Of course, loss of empathy can be observed in many other disorders for which we don't have any clear-cut notion of the underlying neuropathology, including PTSD (Farrow et al., 2005), psychopathy (Blair et al., 2006; Kiehl, 2006; Larsson et al., 2006; Sommer et al., 2006), autism (Anckarsater, 2006; Wheelwright et al., 2006), schizophrenia (Langdon et al., 2006), and depersonalization/derealization (Hunter et al., 2004), and other conditions for which we do (e.g., spinocerebellar ataxia type 8).

Finally, there's a review in TICS on empathy and the brain.

de Vignemont F, Singer T. (2006). The empathic brain: how, when and why? Trends Cog Sci. 10:435-41.

Recent imaging results suggest that individuals automatically share the emotions of others when exposed to their emotions. We question the assumption of the automaticity and propose a contextual approach, suggesting several modulatory factors that might influence empathic brain responses. Contextual appraisal could occur early in emotional cue evaluation, which then might or might not lead to an empathic brain response, or not until after an empathic brain response is automatically elicited. We propose two major roles for empathy; its epistemological role is to provide information about the future actions of other people, and important environmental properties. Its social role is to serve as the origin of the motivation for cooperative and prosocial behavior, as well as help for effective social communication.



References

Anckarsater H. (2006). Central nervous changes in social dysfunction: autism, aggression, and psychopathy. Brain Res Bull 69:259-65.

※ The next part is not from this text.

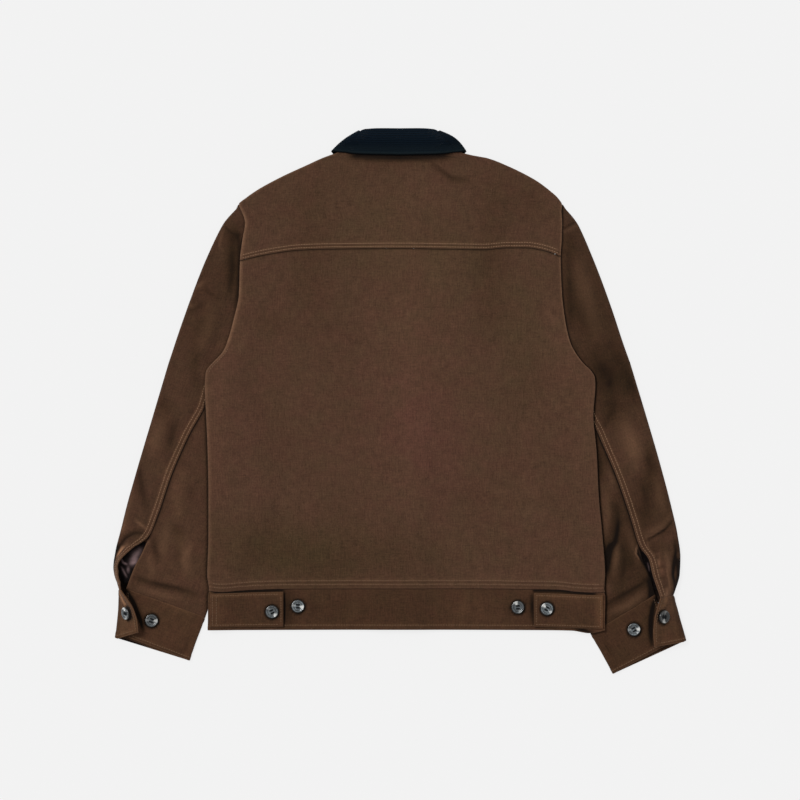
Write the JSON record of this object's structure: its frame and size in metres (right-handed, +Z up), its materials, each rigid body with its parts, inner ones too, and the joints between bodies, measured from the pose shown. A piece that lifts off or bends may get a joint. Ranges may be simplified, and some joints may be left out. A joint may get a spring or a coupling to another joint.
{
  "type": "jacket",
  "caption": "Brown canvas work jacket laid flat on its front, with a corduroy collar, back yoke, waistband side tabs and buttoned cuffs.",
  "frame": {"origin": "middle of the bounding box, on the surface that the jacket lies on", "axes": "+Z up out of the jacket's back, +Y towards the collar, +X to the wearer's right"},
  "size_m": [0.8014, 0.7632, 0.0318],
  "materials": {
    "canvas": "brushed cotton canvas, matt, slightly worn",
    "canvas_band": "the same canvas, darker where it is doubled",
    "corduroy": "fine corduroy, matt",
    "satin": "satin lining, soft sheen",
    "horn": "polished imitation horn"
  },
  "bodies": {
    "root": {"back_panel": "canvas", "back_yoke": "canvas", "collar_fall": "corduroy", "collar_stand": "corduroy", "cuff_button_left": "horn", "cuff_button_right": "horn", "cuff_flap_button_left": "horn", "cuff_flap_button_right": "horn", "cuff_left": "canvas_band", "cuff_right": "canvas_band", "front_button_1": "horn", "front_button_2": "horn", "front_button_3": "horn", "front_button_4": "horn", "front_button_5": "horn", "front_button_6": "horn", "front_left": "canvas", "front_placket_left": "canvas", "front_placket_right": "canvas", "front_right": "canvas", "sleeve_lining_left": "satin", "sleeve_lining_right": "satin", "sleeve_under_left": "canvas", "sleeve_under_right": "canvas", "sleeve_upper_left": "canvas", "sleeve_upper_right": "canvas", "waist_button_left": "horn", "waist_button_right": "horn", "waist_tab_button_left": "horn", "waist_tab_button_right": "horn", "waist_tab_left": "canvas_band", "waist_tab_right": "canvas_band", "waistband_back": "canvas_band", "waistband_front_left": "canvas_band", "waistband_front_right": "canvas_band"}
  },
  "joints": []
}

Blair RJ, Peschardt KS, Budhani S, Mitchell DG, Pine DS. (2006). The development of psychopathy. J Child Psychol Psychiatry 47:262-76.

Hunter EC, Sierra M, David AS. (2004). The epidemiology of depersonalisation and derealisation. A systematic review. Soc Psychiatry Psychiatr Epidemiol 39:9-18.

Kiehl KA. (2006). A cognitive neuroscience perspective on psychopathy: evidence for paralimbic system dysfunction. Psychiatry Res 142(2-3):107-28.

Langdon R, Coltheart M, Ward PB. (2006). Empathetic perspective-taking is impaired in schizophrenia: evidence from a study of emotion attribution and theory of mind. Cognit Neuropsychiatry 11:133-55.

Larsson H, Andershed H, Lichtenstein P. (2006). A genetic factor explains most of the variation in the psychopathic personality. J Abnorm Psychol 115:221-30.

Sommer M, Hajak G, Dohnel K, Schwerdtner J, Meinhardt J, Muller JL. (2006). Chapter 25 Integration of emotion and cognition in patients with psychopathy. Prog Brain Res 156C:457-466.

Wheelwright S, Baron-Cohen S, Goldenfeld N, Delaney J, Fine D, Smith R, Weil L, Wakabayashi A. (2006) Predicting Autism Spectrum Quotient (AQ) from the Systemizing Quotient-Revised (SQ-R) and Empathy Quotient (EQ). Brain Res 1079:47-56.